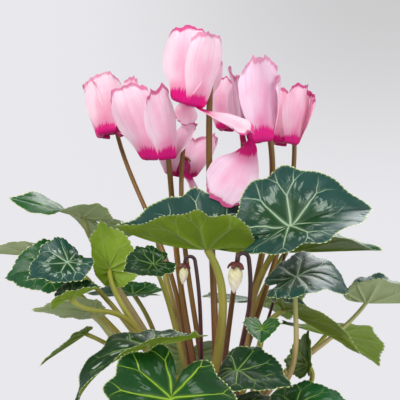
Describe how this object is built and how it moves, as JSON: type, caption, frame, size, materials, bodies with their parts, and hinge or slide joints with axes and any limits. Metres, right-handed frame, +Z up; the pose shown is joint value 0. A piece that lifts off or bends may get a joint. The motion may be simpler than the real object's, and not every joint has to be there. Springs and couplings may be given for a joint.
{
  "type": "potted cyclamen plant",
  "caption": "Florist's cyclamen in a plain round nursery pot: upswept two-tone petals on hooked stalks over heart-shaped, silver-marked leaves with toothed edges.",
  "frame": {"origin": "centre of the pot's flat underside", "axes": "+Z up, the pot's axis; -Y towards the side of the plant that faces the room; +X to the right of someone who looks at that side"},
  "size_m": [0.2863, 0.283, 0.3495],
  "materials": {
    "pot": "satin moulded nursery-pot plastic",
    "soil": "crumbly moist peat compost",
    "tuber": "corky brown skin",
    "leaf": "waxy upper side with silver marks, pale under side",
    "petal": "soft translucent petal, magenta at mouth and fringe",
    "stalk": "fleshy, slightly glossy stem",
    "bud": "furled cream petals",
    "bud_stalk": "fleshy, slightly glossy dark red stem"
  },
  "bodies": {
    "root": {"pot": "pot", "soil": "soil", "tuber": "tuber", "leaf_01": "leaf", "leaf_02": "leaf", "leaf_03": "leaf", "leaf_04": "leaf", "leaf_05": "leaf", "leaf_06": "leaf", "leaf_07": "leaf", "leaf_08": "leaf", "leaf_09": "leaf", "leaf_10": "leaf", "leaf_11": "leaf", "leaf_12": "leaf", "leaf_13": "leaf", "leaf_14": "leaf", "leaf_15": "leaf", "leaf_16": "leaf", "leaf_17": "leaf", "leaf_18": "leaf", "leaf_19": "leaf", "leaf_20": "leaf", "leaf_21": "leaf", "leaf_22": "leaf", "leaf_23": "leaf", "leaf_24": "leaf", "leaf_25": "leaf", "leaf_26": "leaf", "leaf_27": "leaf", "bloom_1": "petal", "bloom_2": "petal", "bloom_3": "petal", "bloom_4": "petal", "bloom_5": "petal", "bloom_6": "petal", "bloom_7": "petal", "stalk_1": "stalk", "stalk_2": "stalk", "stalk_3": "stalk", "stalk_4": "stalk", "stalk_5": "stalk", "stalk_6": "stalk", "stalk_7": "stalk", "bud_1": "bud", "bud_2": "bud", "bud_3": "bud", "bud_stalk_1": "bud_stalk", "bud_stalk_2": "bud_stalk", "bud_stalk_3": "bud_stalk"}
  },
  "joints": []
}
________________________
Task directions
Repeat every line of the data, exactly and in full.

Expected answer
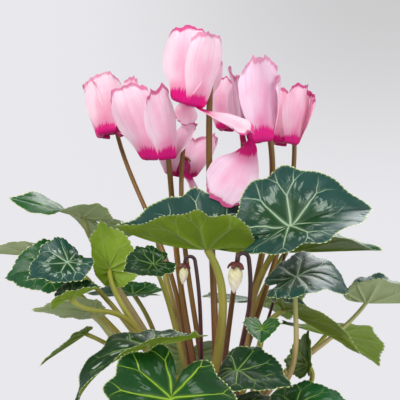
Describe how this object is built and how it moves, as JSON: type, caption, frame, size, materials, bodies with their parts, and hinge or slide joints with axes and any limits. Metres, right-handed frame, +Z up; the pose shown is joint value 0. A piece that lifts off or bends may get a joint. The motion may be simpler than the real object's, and not every joint has to be there. Springs and couplings may be given for a joint.
{
  "type": "potted cyclamen plant",
  "caption": "Florist's cyclamen in a plain round nursery pot: upswept two-tone petals on hooked stalks over heart-shaped, silver-marked leaves with toothed edges.",
  "frame": {"origin": "centre of the pot's flat underside", "axes": "+Z up, the pot's axis; -Y towards the side of the plant that faces the room; +X to the right of someone who looks at that side"},
  "size_m": [0.2863, 0.283, 0.3495],
  "materials": {
    "pot": "satin moulded nursery-pot plastic",
    "soil": "crumbly moist peat compost",
    "tuber": "corky brown skin",
    "leaf": "waxy upper side with silver marks, pale under side",
    "petal": "soft translucent petal, magenta at mouth and fringe",
    "stalk": "fleshy, slightly glossy stem",
    "bud": "furled cream petals",
    "bud_stalk": "fleshy, slightly glossy dark red stem"
  },
  "bodies": {
    "root": {"pot": "pot", "soil": "soil", "tuber": "tuber", "leaf_01": "leaf", "leaf_02": "leaf", "leaf_03": "leaf", "leaf_04": "leaf", "leaf_05": "leaf", "leaf_06": "leaf", "leaf_07": "leaf", "leaf_08": "leaf", "leaf_09": "leaf", "leaf_10": "leaf", "leaf_11": "leaf", "leaf_12": "leaf", "leaf_13": "leaf", "leaf_14": "leaf", "leaf_15": "leaf", "leaf_16": "leaf", "leaf_17": "leaf", "leaf_18": "leaf", "leaf_19": "leaf", "leaf_20": "leaf", "leaf_21": "leaf", "leaf_22": "leaf", "leaf_23": "leaf", "leaf_24": "leaf", "leaf_25": "leaf", "leaf_26": "leaf", "leaf_27": "leaf", "bloom_1": "petal", "bloom_2": "petal", "bloom_3": "petal", "bloom_4": "petal", "bloom_5": "petal", "bloom_6": "petal", "bloom_7": "petal", "stalk_1": "stalk", "stalk_2": "stalk", "stalk_3": "stalk", "stalk_4": "stalk", "stalk_5": "stalk", "stalk_6": "stalk", "stalk_7": "stalk", "bud_1": "bud", "bud_2": "bud", "bud_3": "bud", "bud_stalk_1": "bud_stalk", "bud_stalk_2": "bud_stalk", "bud_stalk_3": "bud_stalk"}
  },
  "joints": []
}